Like usual, she stuck her tongue out and giggled a little, before hiding within her lions mane of hair. Bethany Penrose should have been the most gorgeous woman you'd ever seen- her mother was a five times over beauty queen, and her father was also considered one of the best looking wizards of all time. In fact, everyone had always been certain that the pair of them would have absolutely perfectly gorgeous children. Mushrooms taste good, and so do peaches- but putting them together isn't necessarily going to taste good...
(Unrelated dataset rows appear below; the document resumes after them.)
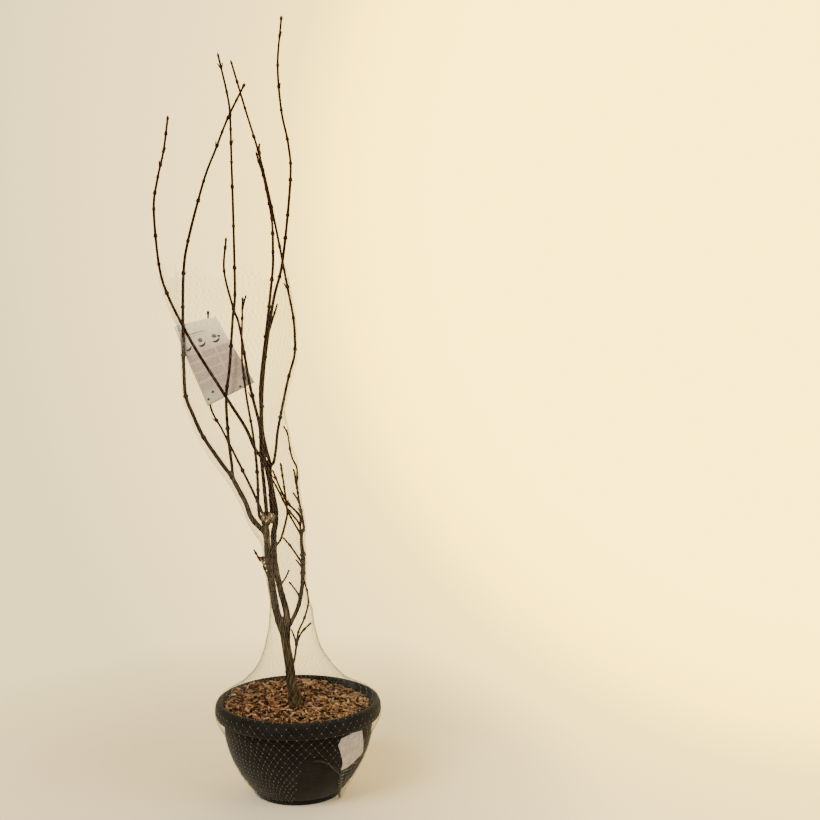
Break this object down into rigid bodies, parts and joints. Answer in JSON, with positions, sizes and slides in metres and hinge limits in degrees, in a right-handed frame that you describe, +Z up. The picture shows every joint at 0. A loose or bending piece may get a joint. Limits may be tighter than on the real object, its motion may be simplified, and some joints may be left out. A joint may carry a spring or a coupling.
{
  "type": "potted japanese maple",
  "caption": "Young bare Japanese maple: slender shoots with paired buds rise from two forked stems above a short leaning trunk in a round black nursery pot with a rolled rim.",
  "frame": {"origin": "middle of the pot's flat underside, on the surface that it stands on", "axes": "+Z up along the plant, +X to the right and +Y away from a viewer who faces the plant's front"},
  "size_m": [0.384, 0.2994, 1.3941],
  "materials": {
    "pot": "satin black moulded plastic, dusty",
    "mix": "loose shredded bark chips",
    "bark": "grey-brown young bark with pale vertical streaks",
    "shoot": "smooth dark reddish-brown bark of young shoots",
    "paper": "blank matt printed-stock sheet"
  },
  "bodies": {
    "root": {"pot": "pot", "potting_mix": "mix", "pot_label": "paper", "care_card": "paper", "trunk": "bark", "left_stem": "bark", "middle_stem": "bark", "right_bough": "bark", "left_bough": "bark", "outer_left_bough": "bark", "leaning_left_bough": "bark", "bowed_right_bough": "bark", "tall_bough": "bark", "middle_bough": "bark", "outer_left_shoot": "shoot", "leaning_left_shoot": "shoot", "bowed_right_shoot": "shoot", "tall_shoot": "shoot", "middle_shoot": "shoot", "inner_left_shoot": "shoot", "rear_left_shoot": "shoot", "short_left_shoot": "shoot", "front_left_shoot": "shoot", "low_middle_shoot": "shoot", "right_shoot": "shoot", "right_spur": "shoot", "middle_spur": "shoot", "broken_spur": "shoot", "low_sucker": "shoot"}
  },
  "joints": []
}
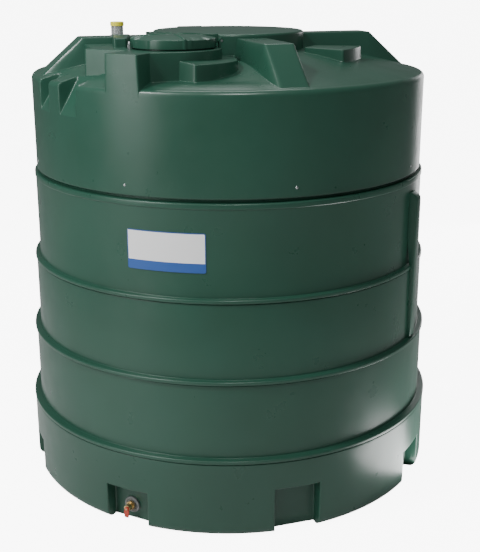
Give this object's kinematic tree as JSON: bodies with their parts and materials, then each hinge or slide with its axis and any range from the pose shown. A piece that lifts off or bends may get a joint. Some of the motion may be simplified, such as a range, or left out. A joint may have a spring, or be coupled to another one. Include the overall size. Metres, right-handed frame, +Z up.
{
  "type": "vertical storage tank",
  "caption": "Round vertical bunded oil storage tank, moulded green, with a ribbed domed roof, a hinged filling hatch and an outlet valve in the foot.",
  "frame": {"origin": "on the ground at the tank's upright axis", "axes": "+Z up along the tank's axis; -Y towards the front rib and front lift slot; +X to the right"},
  "size_m": [2.4536, 2.4536, 2.644],
  "materials": {
    "moulded_green": "satin moulded polyethylene, fine texture",
    "clear_plastic": "clear, glossy",
    "yellow_plastic": "satin",
    "white_plate": "satin white with a blue lower strip",
    "bare_steel": "zinc-plated",
    "grey_plastic": "satin",
    "brass": "machined",
    "red_plastic": "satin"
  },
  "bodies": {
    "tank": {"base_front": "moulded_green", "base_front_left": "moulded_green", "base_front_right": "moulded_green", "base_left": "moulded_green", "base_rear": "moulded_green", "base_rear_left": "moulded_green", "base_rear_right": "moulded_green", "base_right": "moulded_green", "bund_floor": "moulded_green", "cover_wall_front_left": "moulded_green", "cover_wall_front_right": "moulded_green", "cover_wall_rear_left": "moulded_green", "cover_wall_rear_right": "moulded_green", "front_plate": "white_plate", "gauge_cap": "yellow_plastic", "gauge_tube": "clear_plastic", "hatch_coaming": "moulded_green", "hatch_plinth": "moulded_green", "hinge_bracket_front": "moulded_green", "hinge_bracket_rear": "moulded_green", "hinge_pin": "bare_steel", "lock_bar": "moulded_green", "lock_staple": "bare_steel", "outlet_collar": "grey_plastic", "outlet_nut": "brass", "rib_front": "moulded_green", "rib_left": "moulded_green", "rib_rear": "moulded_green", "rib_right": "moulded_green", "roof_front_left": "moulded_green", "roof_front_right": "moulded_green", "roof_rear_left": "moulded_green", "roof_rear_right": "moulded_green", "roof_turret": "moulded_green", "shoulder_left": "moulded_green", "step_hatch": "moulded_green", "step_roof": "moulded_green", "valve_body": "brass", "wall_channel": "moulded_green", "wall_front": "moulded_green", "wall_front_left": "moulded_green", "wall_front_right": "moulded_green", "wall_left": "moulded_green", "wall_rear": "moulded_green", "wall_rear_left": "moulded_green", "wall_rear_right": "moulded_green", "wall_right": "moulded_green"},
    "lid": {"hatch_lid": "moulded_green"},
    "lever": {"valve_lever": "red_plastic"}
  },
  "joints": [
    {"name": "lid_hinge", "type": "hinge", "parent": "tank", "child": "lid", "pos_m": [-0.2095, -0.503, 2.566], "axis": [0, 1, 0], "range_deg": [0, 100]},
    {"name": "lever_pivot", "type": "hinge", "parent": "tank", "child": "lever", "pos_m": [-0.86189, -0.84492, 0.083], "axis": [0.7071, 0.7071, 0], "range_deg": [0, 90]}
  ]
}
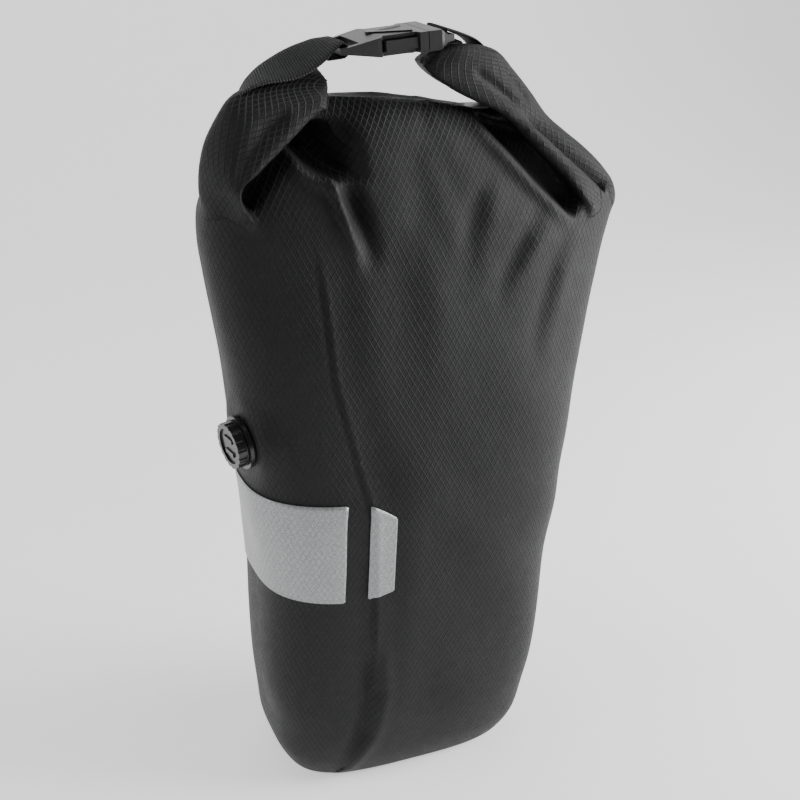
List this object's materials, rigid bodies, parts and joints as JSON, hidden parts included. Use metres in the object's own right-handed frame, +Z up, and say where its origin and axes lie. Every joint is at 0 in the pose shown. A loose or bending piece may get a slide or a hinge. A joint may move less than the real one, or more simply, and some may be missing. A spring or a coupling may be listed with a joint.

Her lips were oversized for her small jaw, and her eyes framed by too many eyelashes. Her nose was prominent, and her skin was spotty and oily. Her golden blonde hair refused to sit straight and instead it was a wild mess of curls- like a lions mane- around her face. Her eyes, instead of a gorgeous shade of green or blue were a sickly pale green that washed out her already pale complexion. Then there was her figure- she was tall, but lanky and had no hint of puberty hitting her yet. I still thought she was pretty, but she was often teased because of it. Actually her mother was never too pleased about how she looked either, and he father was convinced she'd 'grow out of it' when she got older.

Her older sister was a lot less awkward, but still a far cry from the beautiful painting she was expected to her, and their little brother was also the same. Actually, Bethany was more unfortunate, since she was expected to be Ravenclaw like the rest of her family but instead got sorted into Hufflepuff- her mother had been none too pleased, and even her elder sister would snub her in the hallways.

The Penrose's were a very, very proud pure blood family- and every single member had always been a Ravenclaw, and every single one of them were incredibly successful in their line of work, whatever it was that they chose.

That wasn't to say Bethany wasn't smart- because she was. Apart from Hermione she was the smartest witch in our year, and most absolutely in our house. She was just pure, and kind, giving, loving and very protective. I guess those traits sorted her with me instead, that, and she always told me she never wanted to be Ravenclaw, and she was very happy she wasn't.

Whenever I asked why, she would always change the subject so I supposed it was just something she didn't want to talk about. It was okay- I felt a little hurt that she wouldn't tell me but, not everyone is an open and free spirit.

She usually spent Christmas with my family though- and hopefully this year would be no different. My father loved meeting other magical folk, he was always completely in awe and completely curious about it.

"Beth- please stop talking about honeydukes, we just had breakfast, there is no way you can find anything else appetising right now."

Her lips pursed and she squinted for a moment trying to figure it I was serious or just winding her up. "What do you mean, Emy?"- Emy was her name for me, usually people just called me Millie- "How can you ever be too full for seconds, or thirds..."

"Beth!"

"But think!" her eyes were wide as she stared at me earnestly. "All those sweet treats, and we still have years and years to eat through it, oh, it's going to be such a task to not eat it all in one weekend."

Believe me when I say she could do it too. Bethany's favourite thing in the world was food- which was probably another reason why she was a Hufflepuff, our common room is on the same floor as the kitchen, so it makes sneaking out for midnight snacks very easy.

I would have replied, but the moment I opened my mouth, Professor Snape walked out and ushered us in. Potions wasn't my favourite lesson, but nor did I hate it. I suppose I simply 'nothinged' it.

However, I had an increasingly bad feeling about this lesson. I fidgeted when I sat down, and very soon, I found out why.

"I will be assigning your partners for this lesson."

Oh joy.

"Hopkirk and Malfoy."

Oh mega joy.

And that was how everything started.